# INSTRUCTIONS FOR THE TASK
Repeat the listing in full. Nothing may be added or left out.

# SUPPLIED INFORMATION
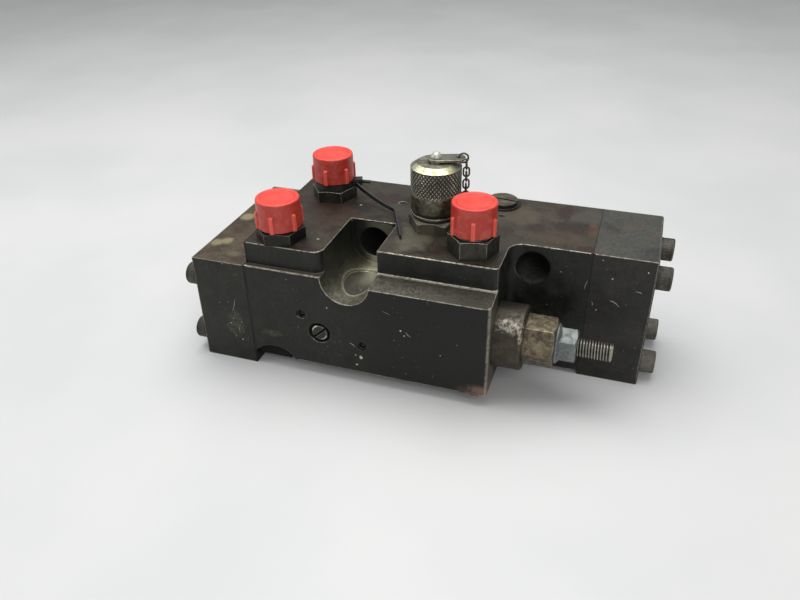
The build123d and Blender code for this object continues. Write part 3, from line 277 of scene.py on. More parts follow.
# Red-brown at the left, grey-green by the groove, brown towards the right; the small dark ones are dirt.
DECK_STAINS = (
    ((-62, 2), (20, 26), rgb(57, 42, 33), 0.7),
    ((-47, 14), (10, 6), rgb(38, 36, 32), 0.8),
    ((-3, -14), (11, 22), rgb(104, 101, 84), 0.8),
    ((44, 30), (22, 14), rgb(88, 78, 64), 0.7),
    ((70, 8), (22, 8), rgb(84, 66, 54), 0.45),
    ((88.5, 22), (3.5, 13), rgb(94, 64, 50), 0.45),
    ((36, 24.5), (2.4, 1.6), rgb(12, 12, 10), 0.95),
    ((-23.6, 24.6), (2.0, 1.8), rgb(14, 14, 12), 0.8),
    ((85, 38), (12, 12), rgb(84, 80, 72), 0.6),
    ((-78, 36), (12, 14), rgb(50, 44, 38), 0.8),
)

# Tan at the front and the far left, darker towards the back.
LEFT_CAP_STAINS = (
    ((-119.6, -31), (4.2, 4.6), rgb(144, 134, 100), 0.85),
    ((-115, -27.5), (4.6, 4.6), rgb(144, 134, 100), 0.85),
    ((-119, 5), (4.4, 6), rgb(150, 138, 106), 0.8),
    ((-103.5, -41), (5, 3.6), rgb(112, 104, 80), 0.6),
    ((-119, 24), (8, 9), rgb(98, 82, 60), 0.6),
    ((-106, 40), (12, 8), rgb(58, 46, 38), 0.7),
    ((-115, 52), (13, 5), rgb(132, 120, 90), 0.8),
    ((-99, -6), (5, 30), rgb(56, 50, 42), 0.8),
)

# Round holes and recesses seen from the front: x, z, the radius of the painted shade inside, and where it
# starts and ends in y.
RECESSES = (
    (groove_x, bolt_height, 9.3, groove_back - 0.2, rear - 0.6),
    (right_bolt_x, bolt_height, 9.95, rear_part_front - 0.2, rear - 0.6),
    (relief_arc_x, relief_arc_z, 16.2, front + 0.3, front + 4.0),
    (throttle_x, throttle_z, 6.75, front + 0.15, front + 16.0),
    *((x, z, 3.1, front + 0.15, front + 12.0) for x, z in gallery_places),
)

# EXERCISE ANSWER
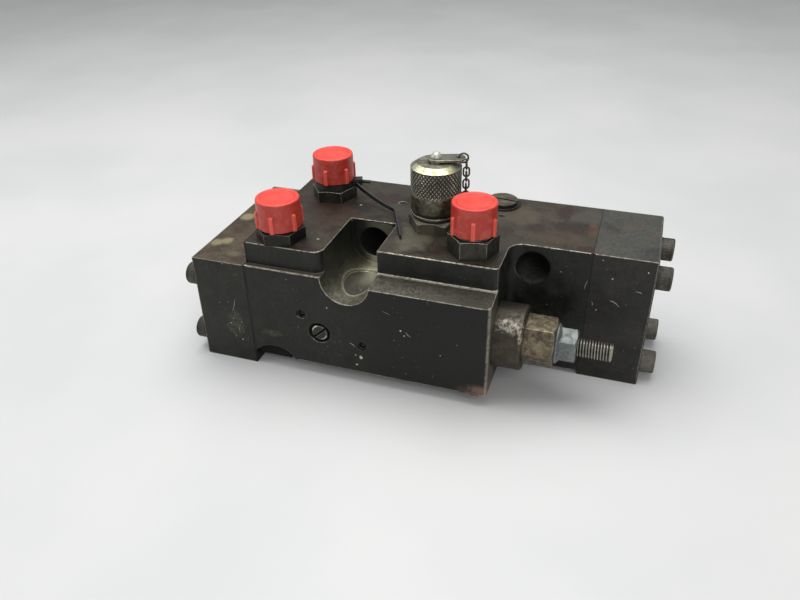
The build123d and Blender code for this object continues. Write part 3, from line 277 of scene.py on. More parts follow.
# Red-brown at the left, grey-green by the groove, brown towards the right; the small dark ones are dirt.
DECK_STAINS = (
    ((-62, 2), (20, 26), rgb(57, 42, 33), 0.7),
    ((-47, 14), (10, 6), rgb(38, 36, 32), 0.8),
    ((-3, -14), (11, 22), rgb(104, 101, 84), 0.8),
    ((44, 30), (22, 14), rgb(88, 78, 64), 0.7),
    ((70, 8), (22, 8), rgb(84, 66, 54), 0.45),
    ((88.5, 22), (3.5, 13), rgb(94, 64, 50), 0.45),
    ((36, 24.5), (2.4, 1.6), rgb(12, 12, 10), 0.95),
    ((-23.6, 24.6), (2.0, 1.8), rgb(14, 14, 12), 0.8),
    ((85, 38), (12, 12), rgb(84, 80, 72), 0.6),
    ((-78, 36), (12, 14), rgb(50, 44, 38), 0.8),
)

# Tan at the front and the far left, darker towards the back.
LEFT_CAP_STAINS = (
    ((-119.6, -31), (4.2, 4.6), rgb(144, 134, 100), 0.85),
    ((-115, -27.5), (4.6, 4.6), rgb(144, 134, 100), 0.85),
    ((-119, 5), (4.4, 6), rgb(150, 138, 106), 0.8),
    ((-103.5, -41), (5, 3.6), rgb(112, 104, 80), 0.6),
    ((-119, 24), (8, 9), rgb(98, 82, 60), 0.6),
    ((-106, 40), (12, 8), rgb(58, 46, 38), 0.7),
    ((-115, 52), (13, 5), rgb(132, 120, 90), 0.8),
    ((-99, -6), (5, 30), rgb(56, 50, 42), 0.8),
)

# Round holes and recesses seen from the front: x, z, the radius of the painted shade inside, and where it
# starts and ends in y.
RECESSES = (
    (groove_x, bolt_height, 9.3, groove_back - 0.2, rear - 0.6),
    (right_bolt_x, bolt_height, 9.95, rear_part_front - 0.2, rear - 0.6),
    (relief_arc_x, relief_arc_z, 16.2, front + 0.3, front + 4.0),
    (throttle_x, throttle_z, 6.75, front + 0.15, front + 16.0),
    *((x, z, 3.1, front + 0.15, front + 12.0) for x, z in gallery_places),
)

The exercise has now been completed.